— Required work —
Output exactly, and only, the lines from the line containing "What bpy script" through the line containing "small rounded pot.", both included.

— Provided data —
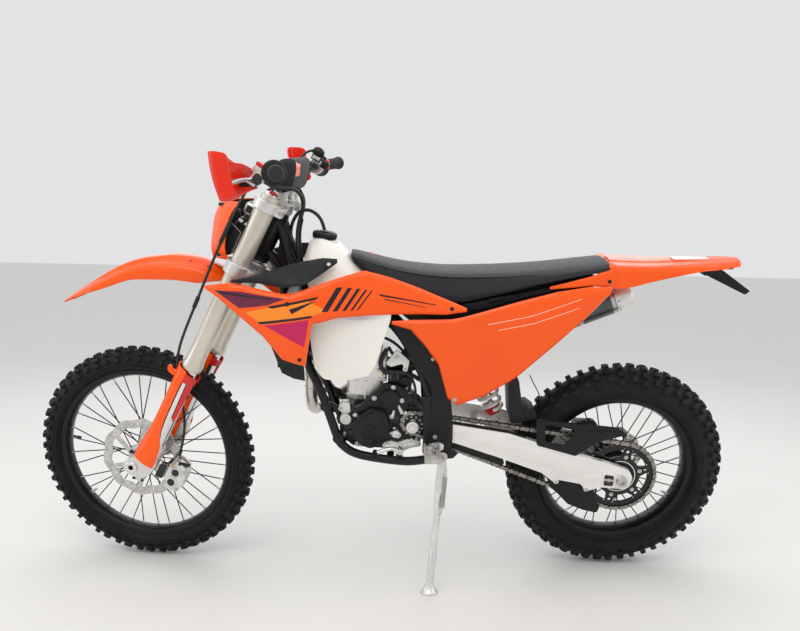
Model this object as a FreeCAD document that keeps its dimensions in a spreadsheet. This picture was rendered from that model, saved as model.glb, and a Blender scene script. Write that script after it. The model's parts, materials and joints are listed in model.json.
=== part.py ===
# Enduro dirt bike, parked on its side stand.  Lengths in millimetres.
# Bike frame while modelling: +X forward, +Y left, +Z up, origin on the ground
# half way between the two axles.  The steering group is modelled in its own
# frame: X square to the steering axis and forward, Y left, Z up the axis.
import FreeCAD, Part
import math
import os
import Sketcher
from FreeCAD import Vector as V, Placement, Rotation

doc = FreeCAD.newDocument("enduro_bike")

# ---------------------------------------------------------------- dimensions
SIZES = [
    ("wheelbase", 1487.0), ("rake_deg", 26.5), ("axis_offset", 57.0),
    ("leg_offset", 22.0), ("leg_half", 108.0),
    ("front_axle_height", 351.0), ("rear_axle_height", 343.0),
    ("lean_deg", 9.69), ("steer_deg", -7.68),
    ("front_crown", 45.0), ("rear_crown", 64.0),
    ("front_flange_r", 279.0), ("rear_flange_r", 241.0),
    ("front_axle_r", 13.0), ("rear_axle_r", 12.5), ("axle_bore_r", 8.0),
    ("running_gap", 0.05), ("body_gap", 0.2),
    ("fork_outer_r", 28.0), ("fork_inner_r", 24.0), ("fork_top", 940.0),
    ("fork_seal", 374.0), ("lower_clamp", 692.0), ("lower_clamp_thick", 38.0),
    ("upper_clamp", 893.0), ("upper_clamp_thick", 27.0), ("stem_r", 15.0),
    ("head_tube_r", 27.0), ("front_disc_r", 130.0), ("front_disc_y", 46.0),
    ("rear_disc_r", 110.0), ("rear_disc_y", -64.0), ("disc_thick", 3.5),
    ("sprocket_teeth", 44.0), ("small_sprocket_teeth", 13.0),
    ("chain_pitch", 15.875), ("chain_y", 78.0), ("chain_half", 8.0),
    ("spoke_r", 1.7), ("spokes", 36.0),
    ("pivot_x", -175.0), ("pivot_z", 482.0),
    ("small_sprocket_x", -98.0), ("small_sprocket_z", 510.0),
    ("tube_r", 14.0), ("bar_r", 11.1), ("bar_centre_r", 14.3),
    ("grip_r", 17.0), ("case_half", 66.0), ("header_r", 19.0),
    ("silencer_r", 48.0), ("stand_r", 10.0), ("stand_pin_r", 6.0),
    ("hose_r", 5.0), ("line_r", 3.5), ("shell_thick", 3.5),
    ("foot_x", -156.0), ("foot_y", 300.0), ("bar_z", 960.0),
]
sheet = doc.addObject("Spreadsheet::Sheet", "Sizes")
for i, (alias, value) in enumerate(SIZES):
    sheet.set("A%d" % (i + 1), alias)
    sheet.set("B%d" % (i + 1), "%g" % value)
    sheet.setAlias("B%d" % (i + 1), alias)
doc.recompute()
D = {alias: float(sheet.get(alias)) for alias, _ in SIZES}
rad = math.radians
SR, CR = math.sin(rad(D["rake_deg"])), math.cos(rad(D["rake_deg"]))
HALF = D["wheelbase"] / 2.0
ZF, ZR = D["front_axle_height"], D["rear_axle_height"]
A0 = V(HALF - D["axis_offset"] * CR, 0, ZF - D["axis_offset"] * SR)


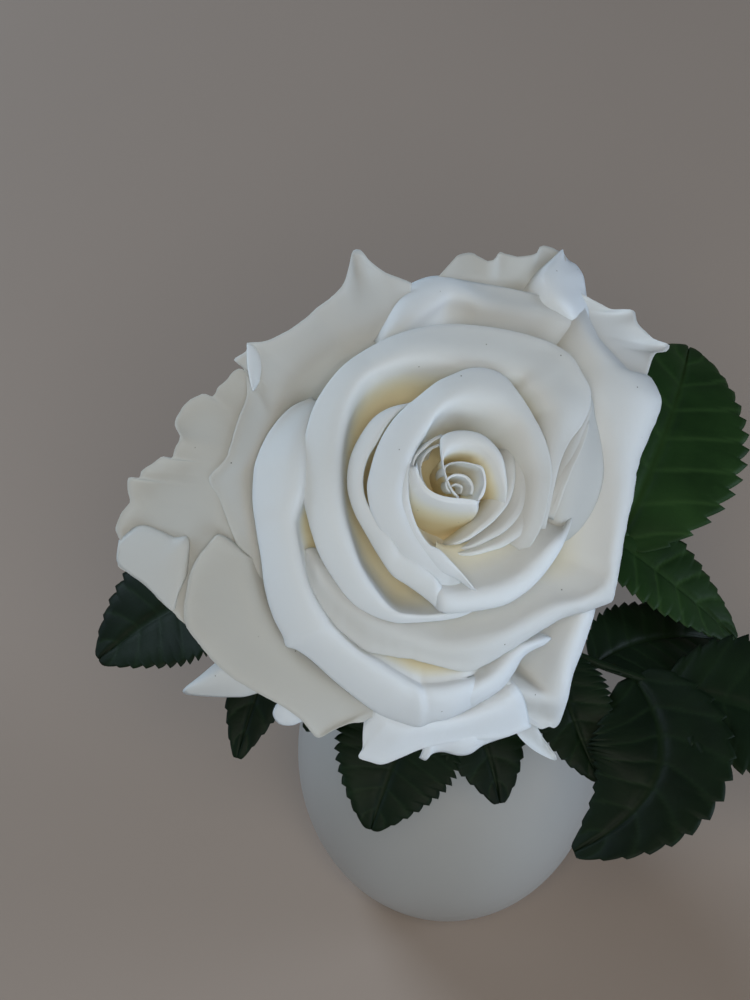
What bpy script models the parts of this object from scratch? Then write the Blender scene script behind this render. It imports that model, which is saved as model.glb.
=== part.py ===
"""A single white rose standing in a small rounded pot.

Metres, +Z up. The origin is the centre of the pot's flat base. The bloom has a frame of its own:
its axis leans away from the vertical, and every petal is drawn in that frame, in millimetres, by
the angle round the axis, the distance from it and the height above the bloom's base.
"""
import math

import bmesh
import bpy
from mathutils import Matrix, Vector

MM = 0.001
SHARP_ANGLE = math.radians(50)
GAP = 0.3                      # clearance between neighbouring pieces, mm

# pot: an egg cut off flat below and open above
EGG_RADIUS = 35.0              # widest half width
EGG_HALF_HEIGHT = 49.7
EGG_CENTRE_Z = 38.8
POT_HEIGHT = 78.0
POT_WALL = 3.0
POT_FLOOR = 4.0
POT_SIDES = 36

# foam plug inside the pot
FOAM_TOP = 70.0

# stem
STEM_RADIUS = 2.6
STEM_SIDES = 12
STEM_FOOT_Z = 22.0             # how deep the stem is pushed into the foam
STEM_END = 2.0                 # straight end of the stem, square to the hip
HIP_LENGTH = 9.0               # swelling below the petals

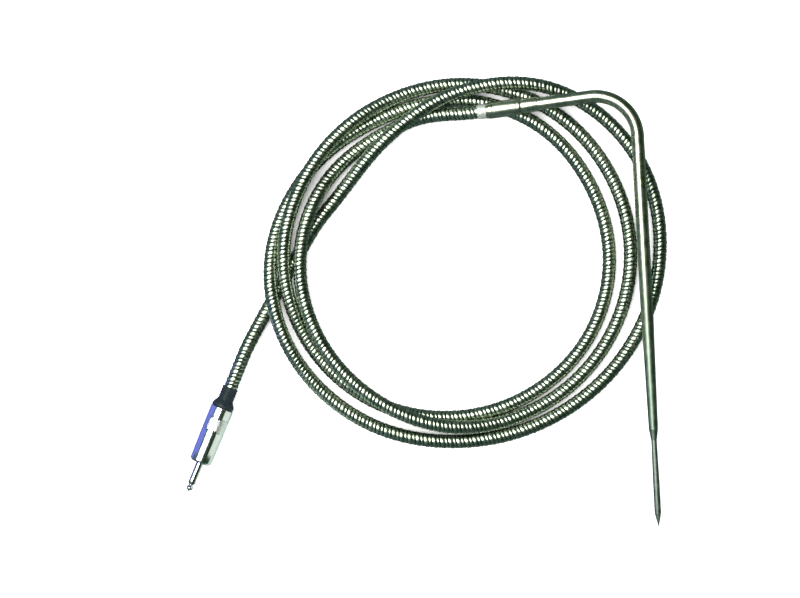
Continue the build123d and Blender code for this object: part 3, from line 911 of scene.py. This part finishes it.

— Task answer —
What bpy script models the parts of this object from scratch? Then write the Blender scene script behind this render. It imports that model, which is saved as model.glb.
=== part.py ===
"""A single white rose standing in a small rounded pot.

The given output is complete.